### Written request
The exercise asks for every line of the data to be reproduced exactly.

^^^^

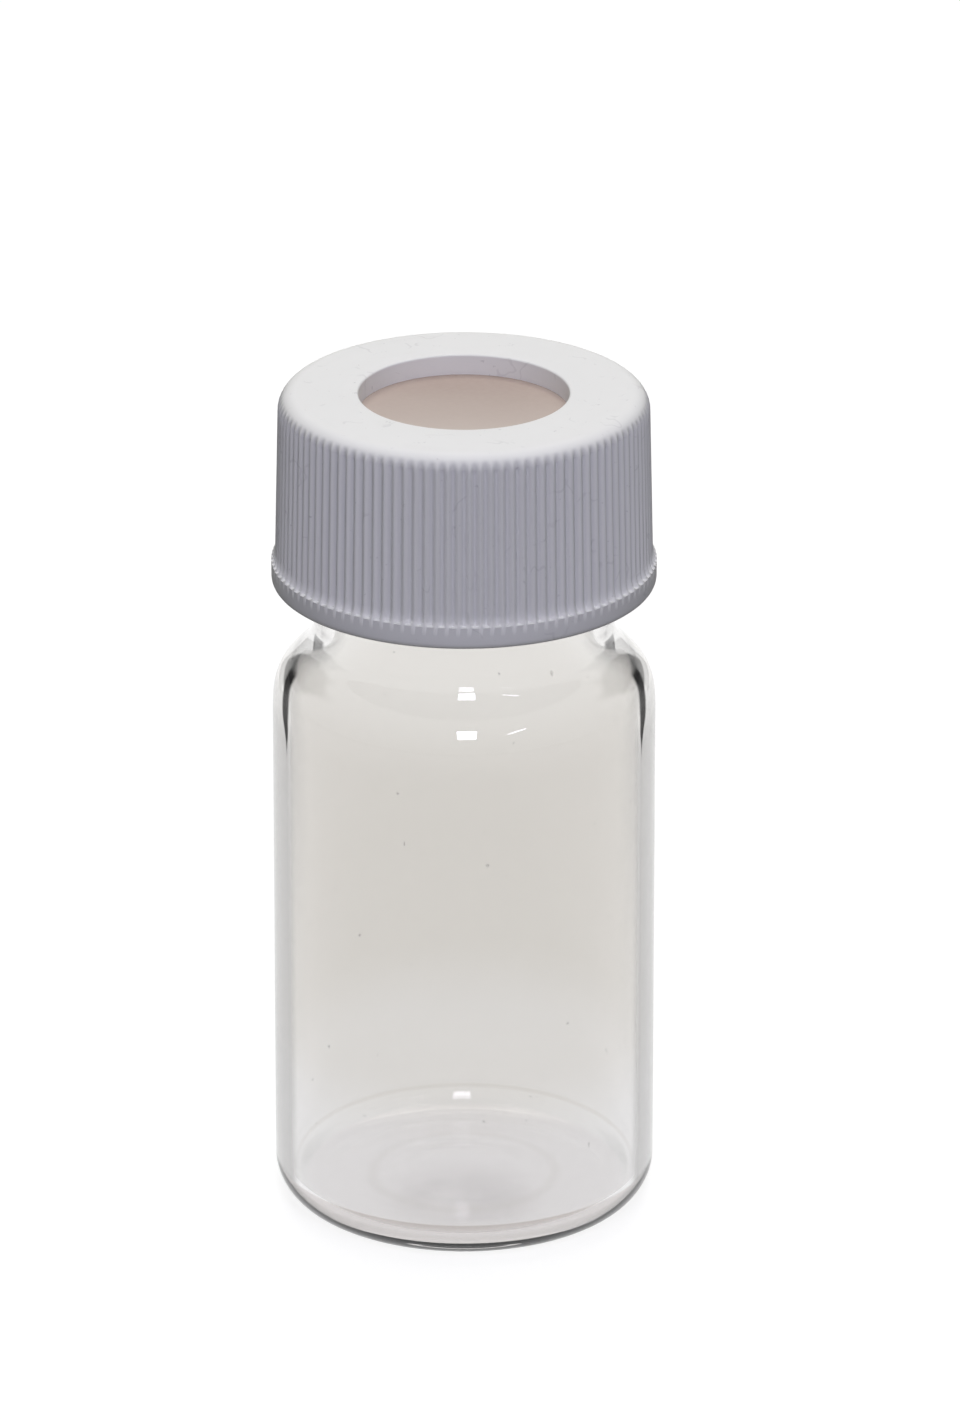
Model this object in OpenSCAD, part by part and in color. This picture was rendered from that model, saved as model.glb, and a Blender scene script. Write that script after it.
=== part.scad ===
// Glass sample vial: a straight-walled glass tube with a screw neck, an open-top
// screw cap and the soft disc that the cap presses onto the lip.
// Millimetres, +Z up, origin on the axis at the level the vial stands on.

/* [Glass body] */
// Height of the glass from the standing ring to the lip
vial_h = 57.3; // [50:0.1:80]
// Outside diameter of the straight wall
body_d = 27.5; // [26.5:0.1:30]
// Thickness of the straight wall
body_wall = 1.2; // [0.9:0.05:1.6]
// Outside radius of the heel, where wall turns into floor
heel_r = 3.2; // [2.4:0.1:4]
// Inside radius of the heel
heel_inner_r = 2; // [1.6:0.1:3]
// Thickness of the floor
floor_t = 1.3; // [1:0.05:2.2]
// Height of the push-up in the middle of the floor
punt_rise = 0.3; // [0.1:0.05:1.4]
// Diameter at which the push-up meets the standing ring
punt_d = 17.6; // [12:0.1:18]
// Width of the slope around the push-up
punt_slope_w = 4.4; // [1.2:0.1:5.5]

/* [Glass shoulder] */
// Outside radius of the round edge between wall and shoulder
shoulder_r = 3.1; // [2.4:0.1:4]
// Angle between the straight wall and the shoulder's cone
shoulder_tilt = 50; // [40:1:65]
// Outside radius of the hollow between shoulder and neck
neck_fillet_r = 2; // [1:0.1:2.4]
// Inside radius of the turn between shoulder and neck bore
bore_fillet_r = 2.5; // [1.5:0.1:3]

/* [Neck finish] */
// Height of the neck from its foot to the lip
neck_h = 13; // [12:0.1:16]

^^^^

### Solution to this exercise
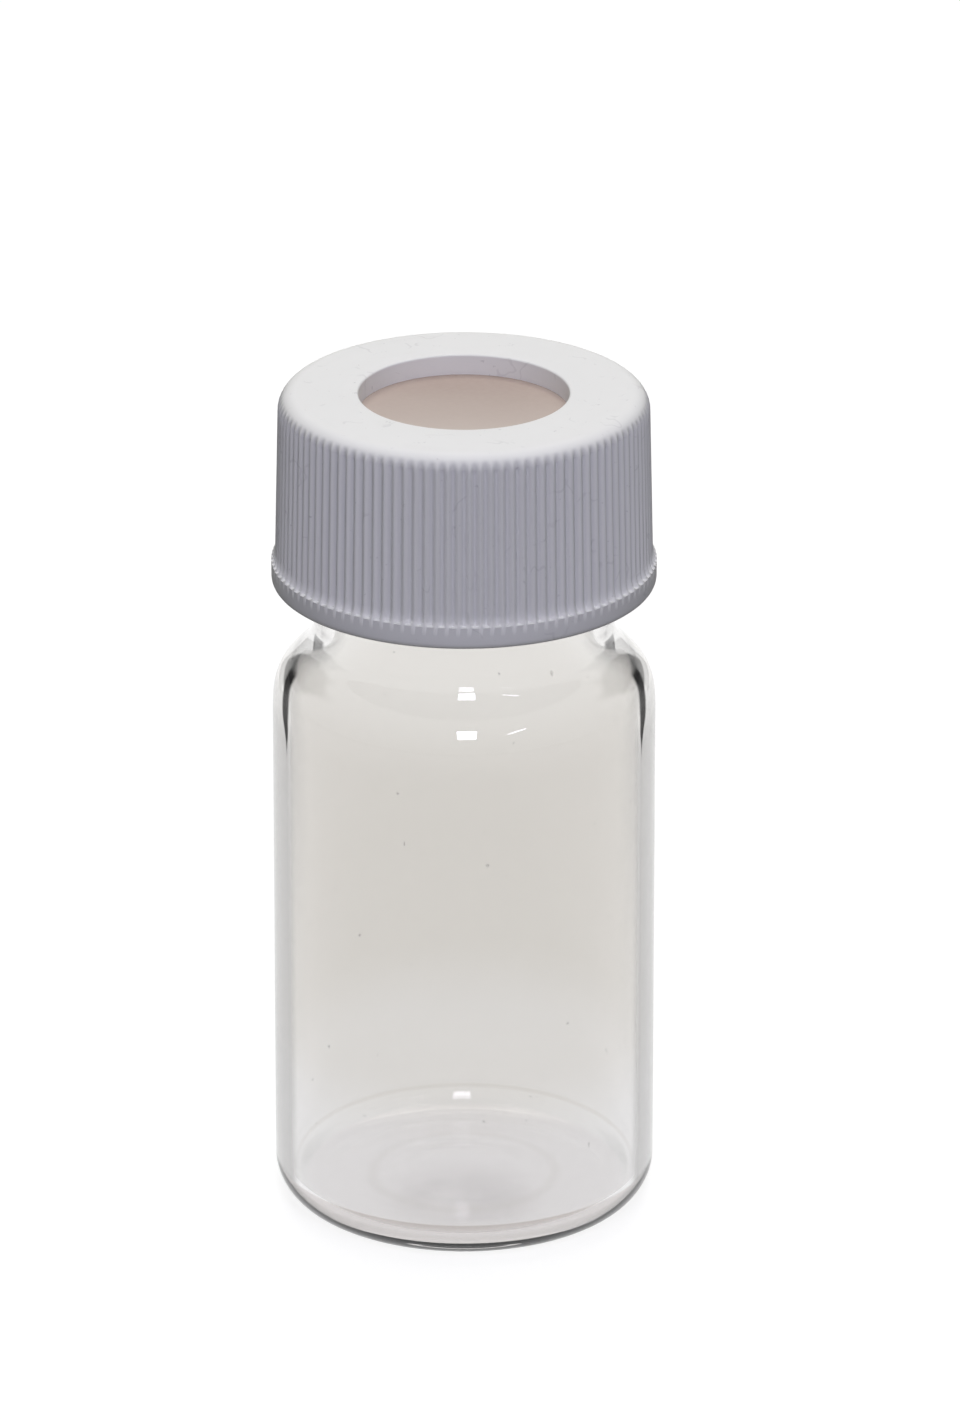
Model this object in OpenSCAD, part by part and in color. This picture was rendered from that model, saved as model.glb, and a Blender scene script. Write that script after it.
=== part.scad ===
// Glass sample vial: a straight-walled glass tube with a screw neck, an open-top
// screw cap and the soft disc that the cap presses onto the lip.
// Millimetres, +Z up, origin on the axis at the level the vial stands on.

/* [Glass body] */
// Height of the glass from the standing ring to the lip
vial_h = 57.3; // [50:0.1:80]
// Outside diameter of the straight wall
body_d = 27.5; // [26.5:0.1:30]
// Thickness of the straight wall
body_wall = 1.2; // [0.9:0.05:1.6]
// Outside radius of the heel, where wall turns into floor
heel_r = 3.2; // [2.4:0.1:4]
// Inside radius of the heel
heel_inner_r = 2; // [1.6:0.1:3]
// Thickness of the floor
floor_t = 1.3; // [1:0.05:2.2]
// Height of the push-up in the middle of the floor
punt_rise = 0.3; // [0.1:0.05:1.4]
// Diameter at which the push-up meets the standing ring
punt_d = 17.6; // [12:0.1:18]
// Width of the slope around the push-up
punt_slope_w = 4.4; // [1.2:0.1:5.5]

/* [Glass shoulder] */
// Outside radius of the round edge between wall and shoulder
shoulder_r = 3.1; // [2.4:0.1:4]
// Angle between the straight wall and the shoulder's cone
shoulder_tilt = 50; // [40:1:65]
// Outside radius of the hollow between shoulder and neck
neck_fillet_r = 2; // [1:0.1:2.4]
// Inside radius of the turn between shoulder and neck bore
bore_fillet_r = 2.5; // [1.5:0.1:3]

/* [Neck finish] */
// Height of the neck from its foot to the lip
neck_h = 13; // [12:0.1:16]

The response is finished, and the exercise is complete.